**GIVEN PROBLEM:**
Determine how many lines contain the string "from", then reply with that figure only.

**GIVEN INFORMATION:**
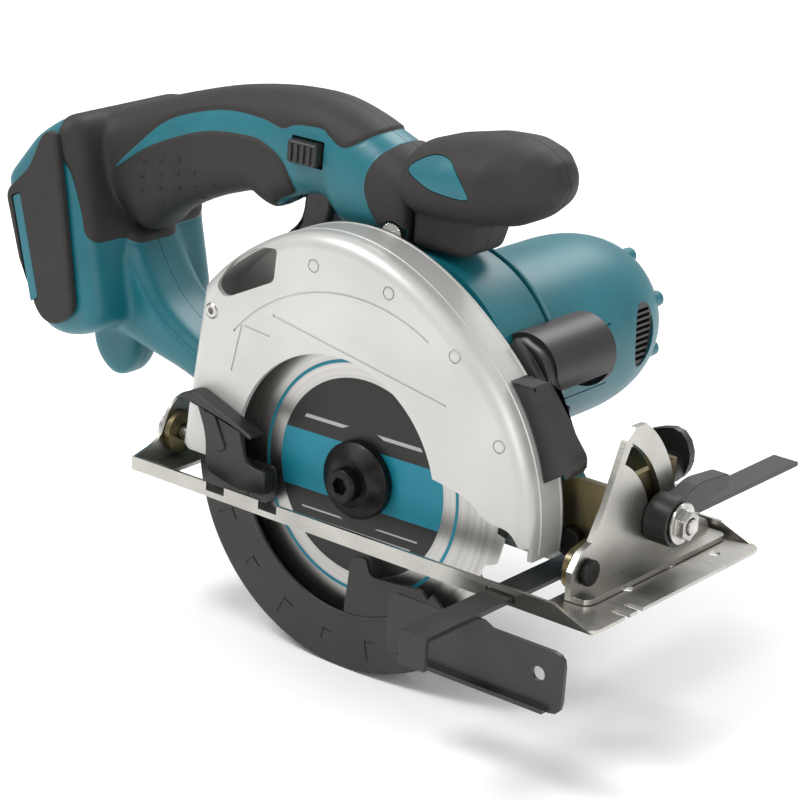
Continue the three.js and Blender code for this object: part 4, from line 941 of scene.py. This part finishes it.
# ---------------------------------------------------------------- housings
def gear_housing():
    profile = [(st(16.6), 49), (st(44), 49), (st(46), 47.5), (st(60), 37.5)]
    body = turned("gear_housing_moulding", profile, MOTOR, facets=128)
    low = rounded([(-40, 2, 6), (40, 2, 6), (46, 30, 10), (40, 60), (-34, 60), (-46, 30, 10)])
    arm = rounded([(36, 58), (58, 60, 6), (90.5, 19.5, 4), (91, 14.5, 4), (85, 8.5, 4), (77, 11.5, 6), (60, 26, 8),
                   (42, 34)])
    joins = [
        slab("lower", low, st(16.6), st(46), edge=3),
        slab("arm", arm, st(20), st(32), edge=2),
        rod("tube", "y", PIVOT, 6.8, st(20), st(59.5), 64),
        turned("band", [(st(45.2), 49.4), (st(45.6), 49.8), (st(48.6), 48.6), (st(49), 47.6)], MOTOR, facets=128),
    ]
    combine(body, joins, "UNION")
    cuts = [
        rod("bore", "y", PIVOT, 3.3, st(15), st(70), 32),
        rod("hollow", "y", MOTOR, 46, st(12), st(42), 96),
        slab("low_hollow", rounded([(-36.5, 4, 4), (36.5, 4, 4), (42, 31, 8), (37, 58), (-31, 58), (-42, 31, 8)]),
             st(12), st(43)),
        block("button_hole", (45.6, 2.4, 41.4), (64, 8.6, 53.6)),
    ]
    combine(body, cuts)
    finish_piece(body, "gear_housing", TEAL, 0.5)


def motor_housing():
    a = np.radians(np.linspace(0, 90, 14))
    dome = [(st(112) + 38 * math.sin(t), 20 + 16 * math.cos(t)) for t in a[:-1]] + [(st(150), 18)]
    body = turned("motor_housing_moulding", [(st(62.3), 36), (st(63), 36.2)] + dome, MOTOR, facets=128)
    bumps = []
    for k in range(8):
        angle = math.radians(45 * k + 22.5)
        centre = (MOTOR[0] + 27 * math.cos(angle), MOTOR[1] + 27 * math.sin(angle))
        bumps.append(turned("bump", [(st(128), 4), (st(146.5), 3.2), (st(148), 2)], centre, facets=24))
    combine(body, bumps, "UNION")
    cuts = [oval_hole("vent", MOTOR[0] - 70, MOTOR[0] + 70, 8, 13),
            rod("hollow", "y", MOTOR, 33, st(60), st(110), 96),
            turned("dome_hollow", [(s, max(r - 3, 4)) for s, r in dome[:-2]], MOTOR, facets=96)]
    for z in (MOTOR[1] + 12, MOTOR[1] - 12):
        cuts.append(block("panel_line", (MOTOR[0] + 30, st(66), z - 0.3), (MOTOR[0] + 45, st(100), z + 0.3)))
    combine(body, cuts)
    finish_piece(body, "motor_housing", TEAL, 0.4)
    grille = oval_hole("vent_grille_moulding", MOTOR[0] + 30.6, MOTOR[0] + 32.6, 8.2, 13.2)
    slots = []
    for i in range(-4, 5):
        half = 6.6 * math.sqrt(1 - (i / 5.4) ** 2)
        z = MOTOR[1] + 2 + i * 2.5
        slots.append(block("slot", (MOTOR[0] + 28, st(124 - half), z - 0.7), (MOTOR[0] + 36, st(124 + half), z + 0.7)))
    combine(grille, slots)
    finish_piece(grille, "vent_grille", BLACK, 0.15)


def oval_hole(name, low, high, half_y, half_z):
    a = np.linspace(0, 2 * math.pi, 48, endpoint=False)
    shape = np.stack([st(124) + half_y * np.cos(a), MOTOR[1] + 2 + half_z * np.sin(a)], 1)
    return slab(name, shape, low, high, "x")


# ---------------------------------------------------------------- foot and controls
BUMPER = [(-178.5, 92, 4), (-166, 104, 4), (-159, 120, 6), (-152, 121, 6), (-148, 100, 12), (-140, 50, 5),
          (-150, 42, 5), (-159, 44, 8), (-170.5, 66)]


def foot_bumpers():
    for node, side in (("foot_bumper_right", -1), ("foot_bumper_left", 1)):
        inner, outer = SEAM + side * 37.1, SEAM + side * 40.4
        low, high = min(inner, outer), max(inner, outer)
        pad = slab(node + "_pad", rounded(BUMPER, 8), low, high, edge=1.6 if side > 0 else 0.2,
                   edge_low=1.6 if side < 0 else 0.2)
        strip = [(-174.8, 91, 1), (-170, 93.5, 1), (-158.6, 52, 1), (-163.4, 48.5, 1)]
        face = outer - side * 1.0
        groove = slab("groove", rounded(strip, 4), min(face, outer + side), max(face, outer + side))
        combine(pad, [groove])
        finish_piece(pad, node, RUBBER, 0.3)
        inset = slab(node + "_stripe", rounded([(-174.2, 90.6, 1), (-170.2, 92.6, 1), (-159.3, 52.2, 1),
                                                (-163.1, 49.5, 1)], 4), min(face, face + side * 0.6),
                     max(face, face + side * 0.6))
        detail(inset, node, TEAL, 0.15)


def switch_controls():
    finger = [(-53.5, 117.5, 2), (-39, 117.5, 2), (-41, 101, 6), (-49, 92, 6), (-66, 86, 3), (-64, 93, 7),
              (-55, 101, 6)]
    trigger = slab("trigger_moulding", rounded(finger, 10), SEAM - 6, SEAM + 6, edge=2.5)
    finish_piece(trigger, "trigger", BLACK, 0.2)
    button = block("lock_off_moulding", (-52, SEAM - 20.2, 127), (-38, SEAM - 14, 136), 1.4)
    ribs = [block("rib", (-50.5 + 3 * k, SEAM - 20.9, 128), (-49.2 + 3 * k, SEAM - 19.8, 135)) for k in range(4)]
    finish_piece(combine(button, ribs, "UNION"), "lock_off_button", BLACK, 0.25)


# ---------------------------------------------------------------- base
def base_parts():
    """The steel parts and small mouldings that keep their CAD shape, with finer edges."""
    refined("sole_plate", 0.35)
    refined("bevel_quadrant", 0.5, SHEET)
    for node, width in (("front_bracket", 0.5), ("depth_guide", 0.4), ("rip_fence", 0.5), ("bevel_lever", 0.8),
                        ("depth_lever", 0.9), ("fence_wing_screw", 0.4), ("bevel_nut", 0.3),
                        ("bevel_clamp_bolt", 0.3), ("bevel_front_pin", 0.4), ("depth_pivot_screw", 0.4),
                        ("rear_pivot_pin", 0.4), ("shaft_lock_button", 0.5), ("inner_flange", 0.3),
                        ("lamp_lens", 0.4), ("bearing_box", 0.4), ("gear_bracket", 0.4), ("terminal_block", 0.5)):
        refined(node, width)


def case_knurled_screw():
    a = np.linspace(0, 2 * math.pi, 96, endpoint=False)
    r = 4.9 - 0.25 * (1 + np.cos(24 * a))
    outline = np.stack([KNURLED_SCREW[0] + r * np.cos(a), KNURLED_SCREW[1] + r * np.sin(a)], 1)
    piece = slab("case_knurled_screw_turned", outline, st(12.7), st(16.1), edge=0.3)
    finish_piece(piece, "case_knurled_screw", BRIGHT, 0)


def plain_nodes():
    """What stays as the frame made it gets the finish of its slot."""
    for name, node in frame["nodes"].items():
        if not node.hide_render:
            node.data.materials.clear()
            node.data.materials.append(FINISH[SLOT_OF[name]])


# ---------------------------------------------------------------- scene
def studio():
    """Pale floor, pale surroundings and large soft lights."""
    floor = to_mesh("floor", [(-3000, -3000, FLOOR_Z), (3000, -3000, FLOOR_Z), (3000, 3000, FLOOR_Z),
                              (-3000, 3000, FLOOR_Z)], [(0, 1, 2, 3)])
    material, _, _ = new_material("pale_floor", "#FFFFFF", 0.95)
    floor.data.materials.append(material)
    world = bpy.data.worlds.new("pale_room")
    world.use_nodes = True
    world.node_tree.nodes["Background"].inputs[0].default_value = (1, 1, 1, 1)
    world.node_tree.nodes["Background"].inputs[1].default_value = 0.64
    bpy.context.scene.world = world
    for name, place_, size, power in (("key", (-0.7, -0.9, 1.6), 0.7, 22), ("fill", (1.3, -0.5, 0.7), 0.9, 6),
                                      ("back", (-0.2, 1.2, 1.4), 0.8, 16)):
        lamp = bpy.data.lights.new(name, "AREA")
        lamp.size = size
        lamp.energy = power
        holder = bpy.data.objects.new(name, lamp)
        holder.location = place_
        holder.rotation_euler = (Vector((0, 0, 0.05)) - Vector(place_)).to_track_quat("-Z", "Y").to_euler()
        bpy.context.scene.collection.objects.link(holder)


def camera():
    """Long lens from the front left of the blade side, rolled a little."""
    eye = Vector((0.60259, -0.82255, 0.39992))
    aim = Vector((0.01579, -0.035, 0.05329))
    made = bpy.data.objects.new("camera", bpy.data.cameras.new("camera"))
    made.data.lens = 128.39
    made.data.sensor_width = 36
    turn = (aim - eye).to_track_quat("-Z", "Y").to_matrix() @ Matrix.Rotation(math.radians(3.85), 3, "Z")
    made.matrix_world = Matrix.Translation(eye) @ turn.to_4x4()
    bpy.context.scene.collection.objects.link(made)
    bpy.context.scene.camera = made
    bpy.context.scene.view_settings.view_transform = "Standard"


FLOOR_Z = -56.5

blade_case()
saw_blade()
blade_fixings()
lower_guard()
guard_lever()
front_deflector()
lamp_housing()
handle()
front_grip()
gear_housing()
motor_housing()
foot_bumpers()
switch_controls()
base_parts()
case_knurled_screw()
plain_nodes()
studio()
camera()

**EXPECTED ANSWER:**
2